Matsuo Bashō is one of the most famous, popular, and influential poets in Japanese history, one of the early masters of the haiku form as a sort of truncated waka (5-7-5 rather than the traditional 5-7-5-7-7). He is a philosopher of some stature due to his poetry’s tendency to capture the sublime in the particular and immediate. His best-known writing is probably found in Oku no hosomichi (The Narrow Road to Oku), a prose travelogue interspersed with haiku about the sights and culture of what was at the time far northeastern Japan.
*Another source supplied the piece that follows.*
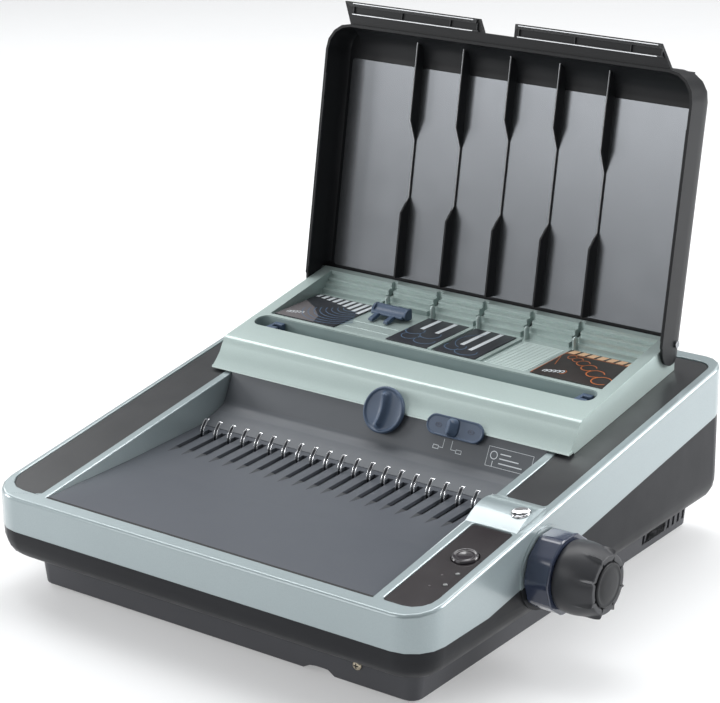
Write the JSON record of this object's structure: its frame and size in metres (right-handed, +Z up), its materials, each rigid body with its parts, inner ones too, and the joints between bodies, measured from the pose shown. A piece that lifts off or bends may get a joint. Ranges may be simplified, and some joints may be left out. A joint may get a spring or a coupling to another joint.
{
  "type": "comb binding machine",
  "caption": "Desktop electric punch and comb binder: wedge-shaped silver frame, comb opener hooks, comb tray, side knob and hinged black lid.",
  "frame": {"origin": "middle of the object's bounding box in plan, on the surface that its rubber feet stand on", "axes": "+X along the comb towards the knob, +Y from the front edge to the back, +Z up"},
  "size_m": [0.4788, 0.451, 0.4088],
  "materials": {
    "casing_black": "fine matte texture",
    "frame_silver": "satin silver paint",
    "tray_silver": "satin green-silver paint",
    "table_grey": "fine matte texture",
    "fascia_grey": "satin",
    "trough_black": "satin",
    "panel_gloss": "high gloss",
    "lid_black": "high gloss",
    "slate_blue": "satin",
    "ring_navy": "satin",
    "knob_black": "satin",
    "chrome": "polished",
    "steel": "brushed",
    "rubber": "matte",
    "label_cool": "satin print",
    "label_warm": "satin print",
    "board": "satin",
    "winding": "satin",
    "led": "clear",
    "gear_white": "satin"
  },
  "bodies": {
    "housing": {"base_plinth": "casing_black", "lower_casing": "casing_black", "top_frame": "frame_silver", "trough_liner_left": "trough_black", "trough_liner_right": "trough_black", "control_panel": "panel_gloss", "foot_front_left": "rubber", "foot_rear_left": "rubber", "foot_front_right": "rubber", "foot_rear_right": "rubber", "front_screw": "steel", "work_table": "table_grey", "hook_guide": "fascia_grey", "fascia_panel": "fascia_grey", "margin_plate": "slate_blue", "comb_tray": "tray_silver", "size_label_left": "label_cool", "size_label_mid_left": "label_cool", "size_label_mid_right": "label_cool", "size_label_right": "label_warm", "edge_guide_right": "slate_blue", "hinge_pin_left": "steel", "hinge_pin_right": "steel", "shaft_bracket_left": "steel", "shaft_bracket_right": "steel", "led_ready": "led", "led_check": "led", "bridge_window": "chrome", "chassis_plate": "steel", "die_plate_front": "steel", "die_plate_rear": "steel", "side_plate_left": "steel", "side_plate_right": "steel", "motor": "steel", "circuit_board": "board", "transformer": "winding", "mains_inlet": "rubber"},
    "lid": {"lid_shell": "lid_black"},
    "comb_drive": {"comb_shaft": "steel", "comb_pinion_left": "steel", "comb_pinion_right": "steel", "comb_knob": "knob_black", "knob_cap": "knob_black"},
    "stop_ring": {"stop_ring": "ring_navy"},
    "hook_bar": {"hook_bar": "chrome"},
    "depth_dial": {"depth_dial": "slate_blue"},
    "margin_slider": {"margin_slider": "slate_blue"},
    "edge_guide": {"edge_guide_left": "slate_blue"},
    "thickness_gauge": {"thickness_gauge": "slate_blue"},
    "punch_button": {"punch_button": "panel_gloss"},
    "power_switch": {"power_switch": "rubber"},
    "chip_drawer": {"chip_drawer": "casing_black"},
    "cam": {"cam_shaft": "steel", "drive_gear": "gear_white"},
    "rotor": {"motor_rotor": "steel"},
    "punch_bar": {"punch_bar": "steel"}
  },
  "joints": [
    {"name": "lid_hinge", "type": "hinge", "parent": "housing", "child": "lid", "pos_m": [-0.0291, 0.17641, 0.16901], "axis": [1, 0, 0], "range_deg": [0, 108.6]},
    {"name": "comb_knob_turn", "type": "hinge", "parent": "housing", "child": "comb_drive", "pos_m": [0.2209, -0.06727, 0.0694], "axis": [1, 0, 0], "range_deg": [0, 190]},
    {"name": "hook_bar_slide", "type": "slide", "parent": "housing", "child": "hook_bar", "axis": [0, -1, 0], "range_m": [0, 0.03]},
    {"name": "stop_ring_turn", "type": "hinge", "parent": "housing", "child": "stop_ring", "pos_m": [0.1929, -0.06727, 0.0694], "axis": [1, 0, 0], "range_deg": [-20, 200]},
    {"name": "depth_dial_turn", "type": "hinge", "parent": "housing", "child": "depth_dial", "pos_m": [-0.0245, 0.01921, 0.12196], "axis": [0, -0.8944, 0.4472], "range_deg": [-100, 100]},
    {"name": "margin_slide", "type": "slide", "parent": "housing", "child": "margin_slider", "axis": [1, 0, 0], "range_m": [-0.01, 0.01]},
    {"name": "edge_guide_slide", "type": "slide", "parent": "housing", "child": "edge_guide", "axis": [1, 0, 0], "range_m": [-0.01, 0.01]},
    {"name": "thickness_gauge_slide", "type": "slide", "parent": "housing", "child": "thickness_gauge", "axis": [0, -1, 0], "range_m": [0, 0.026]},
    {"name": "punch_button_press", "type": "slide", "parent": "housing", "child": "punch_button", "axis": [0, -0.1448, 0.9895], "range_m": [-0.0025, 0], "stiffness_N_per_m": 300},
    {"name": "power_switch_rock", "type": "hinge", "parent": "housing", "child": "power_switch", "pos_m": [-0.1291, 0.20913, 0.044], "axis": [1, 0, 0], "range_deg": [0, 14]},
    {"name": "chip_drawer_slide", "type": "slide", "parent": "housing", "child": "chip_drawer", "axis": [-1, 0, 0], "range_m": [0, 0.27]},
    {"name": "cam_spin", "type": "hinge", "parent": "housing", "child": "cam", "pos_m": [-0.0291, 0.11113, 0.114], "axis": [1, 0, 0], "continuous": true},
    {"name": "rotor_spin", "type": "hinge", "parent": "housing", "child": "rotor", "pos_m": [-0.0291, 0.14313, 0.09], "axis": [1, 0, 0], "continuous": true},
    {"name": "punch_bar_slide", "type": "slide", "parent": "housing", "child": "punch_bar", "axis": [0, -1, 0], "range_m": [0, 0.0065]}
  ],
  "couplings": [
    {"joint": "hook_bar_slide", "follows": "comb_knob_turn", "m_per_rad": 0.009},
    {"joint": "edge_guide_slide", "follows": "margin_slide", "ratio": 1},
    {"joint": "rotor_spin", "follows": "cam_spin", "ratio": -3}
  ]
}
Currently I miss my parents’ cat, Papako, herself named after a cat whom we met at a hotel in more or less the same part of Japan in 2013. (I highly recommend visits to Aomori especially for people who, like me, like snow, apples, and dramatic seaside landscapes.) Thus I decided to translate a Bashō haiku about a cat. This one touches on cats’ tendencies to be finicky about their food, one of the first things I ever noticed about them when my family got our first cat in my early childhood. It’s also arguably a bit sexist, but that’s a problem with most older literature in general, Japanese or otherwise. The poem appears in Aya Kusch’s lovely collection Cats in Spring Rain: A Celebration of Feline Charm in Japanese Art and Haiku. Her translation philosophy is a bit different from mine but still well worth a look.

麦飯にやつるる恋か猫の妻

A cat’s wife—has a lean diet worn thin her love?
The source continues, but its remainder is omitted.